((

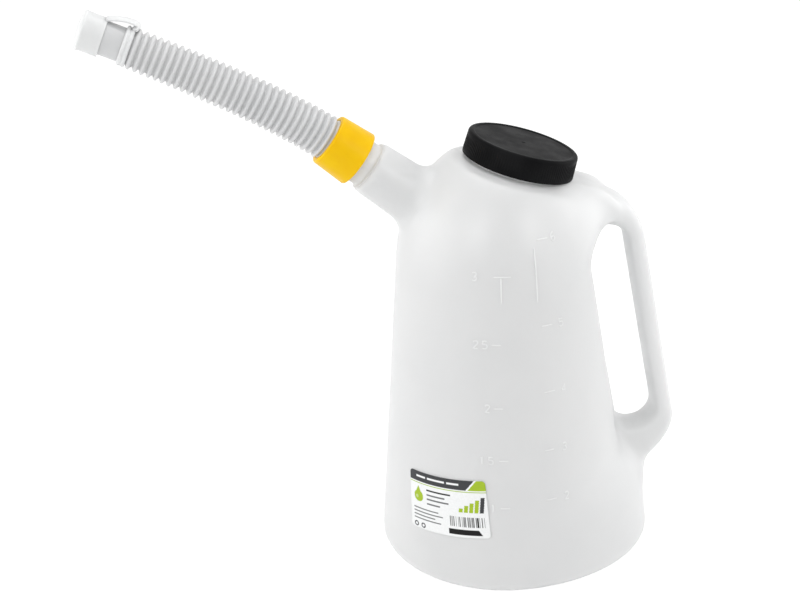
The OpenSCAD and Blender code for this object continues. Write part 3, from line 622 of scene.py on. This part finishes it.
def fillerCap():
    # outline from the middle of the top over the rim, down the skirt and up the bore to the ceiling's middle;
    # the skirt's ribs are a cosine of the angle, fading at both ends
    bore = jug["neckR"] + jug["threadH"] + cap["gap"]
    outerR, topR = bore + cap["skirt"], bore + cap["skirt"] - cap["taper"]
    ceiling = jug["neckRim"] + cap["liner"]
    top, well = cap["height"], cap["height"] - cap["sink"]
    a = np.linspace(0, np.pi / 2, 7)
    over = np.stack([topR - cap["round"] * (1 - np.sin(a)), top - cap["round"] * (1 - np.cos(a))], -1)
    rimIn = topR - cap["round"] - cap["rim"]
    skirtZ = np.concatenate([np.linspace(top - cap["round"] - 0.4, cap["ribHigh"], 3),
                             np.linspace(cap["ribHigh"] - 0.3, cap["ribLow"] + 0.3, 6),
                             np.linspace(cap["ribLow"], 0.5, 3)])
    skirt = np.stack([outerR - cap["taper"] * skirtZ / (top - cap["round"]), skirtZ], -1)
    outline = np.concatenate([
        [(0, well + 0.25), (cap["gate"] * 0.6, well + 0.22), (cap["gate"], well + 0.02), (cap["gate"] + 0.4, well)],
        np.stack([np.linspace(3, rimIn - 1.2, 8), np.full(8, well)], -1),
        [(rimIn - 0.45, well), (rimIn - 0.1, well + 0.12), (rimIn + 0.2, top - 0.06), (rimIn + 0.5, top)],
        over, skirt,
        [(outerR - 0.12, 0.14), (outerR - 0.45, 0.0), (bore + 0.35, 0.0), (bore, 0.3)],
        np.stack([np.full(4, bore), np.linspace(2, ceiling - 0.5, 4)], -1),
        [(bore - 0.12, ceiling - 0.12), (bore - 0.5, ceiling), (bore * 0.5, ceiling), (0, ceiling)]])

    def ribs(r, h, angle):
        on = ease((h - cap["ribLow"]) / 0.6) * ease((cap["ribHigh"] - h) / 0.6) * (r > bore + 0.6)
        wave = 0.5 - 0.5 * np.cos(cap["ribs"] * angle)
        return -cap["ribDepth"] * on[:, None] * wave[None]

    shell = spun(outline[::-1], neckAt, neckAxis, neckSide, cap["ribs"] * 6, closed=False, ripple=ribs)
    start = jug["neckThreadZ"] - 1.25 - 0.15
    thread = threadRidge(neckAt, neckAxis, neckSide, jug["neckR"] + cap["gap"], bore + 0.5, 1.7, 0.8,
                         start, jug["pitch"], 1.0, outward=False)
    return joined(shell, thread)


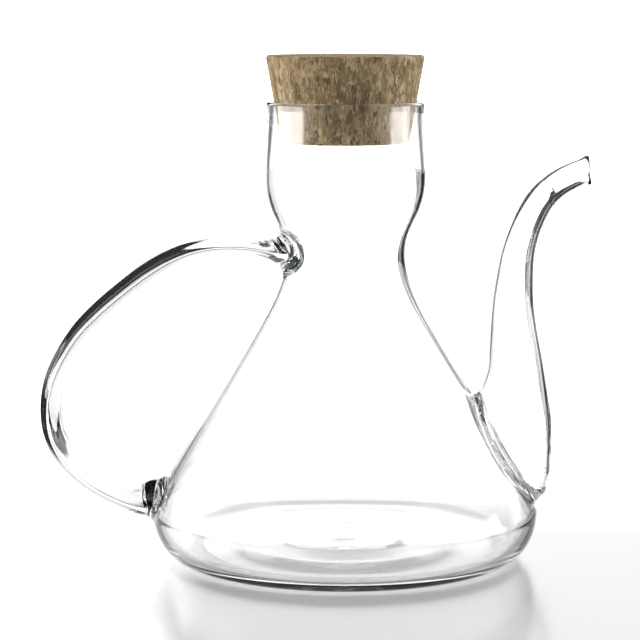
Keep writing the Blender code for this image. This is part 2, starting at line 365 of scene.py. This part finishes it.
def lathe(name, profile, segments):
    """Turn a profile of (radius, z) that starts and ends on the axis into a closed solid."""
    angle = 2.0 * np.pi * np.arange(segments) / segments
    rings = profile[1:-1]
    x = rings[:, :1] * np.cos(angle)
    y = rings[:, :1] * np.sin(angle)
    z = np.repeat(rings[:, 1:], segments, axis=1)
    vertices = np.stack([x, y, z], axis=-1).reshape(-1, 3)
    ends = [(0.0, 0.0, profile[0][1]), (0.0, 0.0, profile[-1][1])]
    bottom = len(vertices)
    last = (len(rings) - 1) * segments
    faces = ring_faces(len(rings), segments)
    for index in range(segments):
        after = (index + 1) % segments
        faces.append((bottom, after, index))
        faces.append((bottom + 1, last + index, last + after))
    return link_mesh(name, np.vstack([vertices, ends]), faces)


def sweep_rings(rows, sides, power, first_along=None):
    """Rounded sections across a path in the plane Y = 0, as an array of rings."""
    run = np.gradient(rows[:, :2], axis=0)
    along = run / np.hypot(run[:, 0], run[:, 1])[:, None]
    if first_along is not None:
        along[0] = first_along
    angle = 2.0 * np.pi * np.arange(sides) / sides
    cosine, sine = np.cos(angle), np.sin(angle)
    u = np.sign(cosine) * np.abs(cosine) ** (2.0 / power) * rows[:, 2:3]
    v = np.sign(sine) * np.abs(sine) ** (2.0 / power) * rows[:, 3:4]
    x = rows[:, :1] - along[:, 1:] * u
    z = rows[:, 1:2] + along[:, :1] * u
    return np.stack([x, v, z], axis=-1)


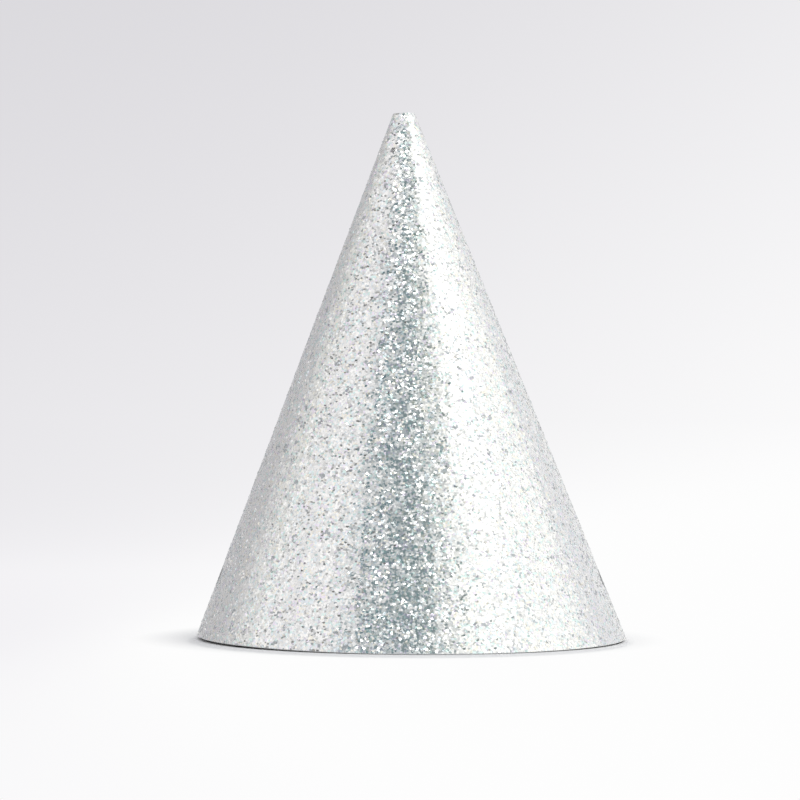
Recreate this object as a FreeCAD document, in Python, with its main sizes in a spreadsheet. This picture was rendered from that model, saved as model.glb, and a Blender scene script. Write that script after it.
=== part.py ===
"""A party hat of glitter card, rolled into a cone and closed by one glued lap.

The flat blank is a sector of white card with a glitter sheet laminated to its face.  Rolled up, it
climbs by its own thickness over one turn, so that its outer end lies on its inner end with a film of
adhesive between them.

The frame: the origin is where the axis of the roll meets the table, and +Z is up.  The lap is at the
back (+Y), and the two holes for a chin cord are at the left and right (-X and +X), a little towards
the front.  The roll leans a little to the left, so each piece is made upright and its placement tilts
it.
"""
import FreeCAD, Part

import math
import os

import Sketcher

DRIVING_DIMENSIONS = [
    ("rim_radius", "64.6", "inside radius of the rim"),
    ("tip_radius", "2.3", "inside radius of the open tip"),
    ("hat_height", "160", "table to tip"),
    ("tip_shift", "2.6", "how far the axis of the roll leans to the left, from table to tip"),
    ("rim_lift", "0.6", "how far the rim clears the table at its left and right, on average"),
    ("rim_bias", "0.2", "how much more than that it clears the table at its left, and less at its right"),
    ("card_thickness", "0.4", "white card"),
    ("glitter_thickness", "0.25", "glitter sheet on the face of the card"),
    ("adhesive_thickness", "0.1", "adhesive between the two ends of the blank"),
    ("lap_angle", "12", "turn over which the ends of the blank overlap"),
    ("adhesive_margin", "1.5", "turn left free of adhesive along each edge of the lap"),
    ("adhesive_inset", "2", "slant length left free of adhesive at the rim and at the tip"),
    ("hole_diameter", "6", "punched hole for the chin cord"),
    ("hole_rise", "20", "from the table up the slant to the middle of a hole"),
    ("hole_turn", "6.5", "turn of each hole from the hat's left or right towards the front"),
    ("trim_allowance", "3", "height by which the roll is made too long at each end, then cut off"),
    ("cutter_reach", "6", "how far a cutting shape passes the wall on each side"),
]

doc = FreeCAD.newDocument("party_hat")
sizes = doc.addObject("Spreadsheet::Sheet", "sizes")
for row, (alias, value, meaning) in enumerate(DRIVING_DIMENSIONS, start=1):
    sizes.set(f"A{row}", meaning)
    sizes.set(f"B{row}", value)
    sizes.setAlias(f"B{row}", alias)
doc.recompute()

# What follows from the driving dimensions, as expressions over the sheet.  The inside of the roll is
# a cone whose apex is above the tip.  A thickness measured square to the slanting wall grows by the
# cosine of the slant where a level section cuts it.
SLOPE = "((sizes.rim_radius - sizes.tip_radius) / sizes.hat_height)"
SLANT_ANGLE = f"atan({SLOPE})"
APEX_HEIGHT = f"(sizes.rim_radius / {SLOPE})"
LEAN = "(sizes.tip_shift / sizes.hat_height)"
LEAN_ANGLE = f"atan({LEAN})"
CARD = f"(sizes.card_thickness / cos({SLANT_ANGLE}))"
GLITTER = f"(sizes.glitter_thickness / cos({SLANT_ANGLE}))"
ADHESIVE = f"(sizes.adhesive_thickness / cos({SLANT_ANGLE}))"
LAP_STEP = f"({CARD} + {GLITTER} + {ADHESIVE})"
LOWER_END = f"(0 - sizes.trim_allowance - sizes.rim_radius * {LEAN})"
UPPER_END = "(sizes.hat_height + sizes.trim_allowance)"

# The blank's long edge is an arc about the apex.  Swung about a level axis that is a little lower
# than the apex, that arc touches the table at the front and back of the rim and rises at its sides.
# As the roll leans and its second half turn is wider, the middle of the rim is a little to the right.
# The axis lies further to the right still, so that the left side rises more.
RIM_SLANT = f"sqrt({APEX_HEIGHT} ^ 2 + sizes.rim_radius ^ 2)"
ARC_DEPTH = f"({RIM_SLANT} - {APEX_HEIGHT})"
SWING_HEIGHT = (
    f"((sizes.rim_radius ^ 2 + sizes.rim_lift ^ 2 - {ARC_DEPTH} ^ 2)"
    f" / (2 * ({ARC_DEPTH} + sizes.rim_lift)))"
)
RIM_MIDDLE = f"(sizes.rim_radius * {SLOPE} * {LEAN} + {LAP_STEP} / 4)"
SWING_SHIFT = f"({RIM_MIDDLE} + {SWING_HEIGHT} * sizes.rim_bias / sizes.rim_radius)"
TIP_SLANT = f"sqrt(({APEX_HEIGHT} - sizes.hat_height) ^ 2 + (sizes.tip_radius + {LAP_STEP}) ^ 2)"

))

Of the entries listed above, reproduce only the lines starting at the line containing "Keep writing the" and ending at the line containing "return link_mesh(name, np.vstack([vertices, ends]), faces)". Include both, exactly as they stand.

Keep writing the Blender code for this image. This is part 2, starting at line 365 of scene.py. This part finishes it.
def lathe(name, profile, segments):
    """Turn a profile of (radius, z) that starts and ends on the axis into a closed solid."""
    angle = 2.0 * np.pi * np.arange(segments) / segments
    rings = profile[1:-1]
    x = rings[:, :1] * np.cos(angle)
    y = rings[:, :1] * np.sin(angle)
    z = np.repeat(rings[:, 1:], segments, axis=1)
    vertices = np.stack([x, y, z], axis=-1).reshape(-1, 3)
    ends = [(0.0, 0.0, profile[0][1]), (0.0, 0.0, profile[-1][1])]
    bottom = len(vertices)
    last = (len(rings) - 1) * segments
    faces = ring_faces(len(rings), segments)
    for index in range(segments):
        after = (index + 1) % segments
        faces.append((bottom, after, index))
        faces.append((bottom + 1, last + index, last + after))
    return link_mesh(name, np.vstack([vertices, ends]), faces)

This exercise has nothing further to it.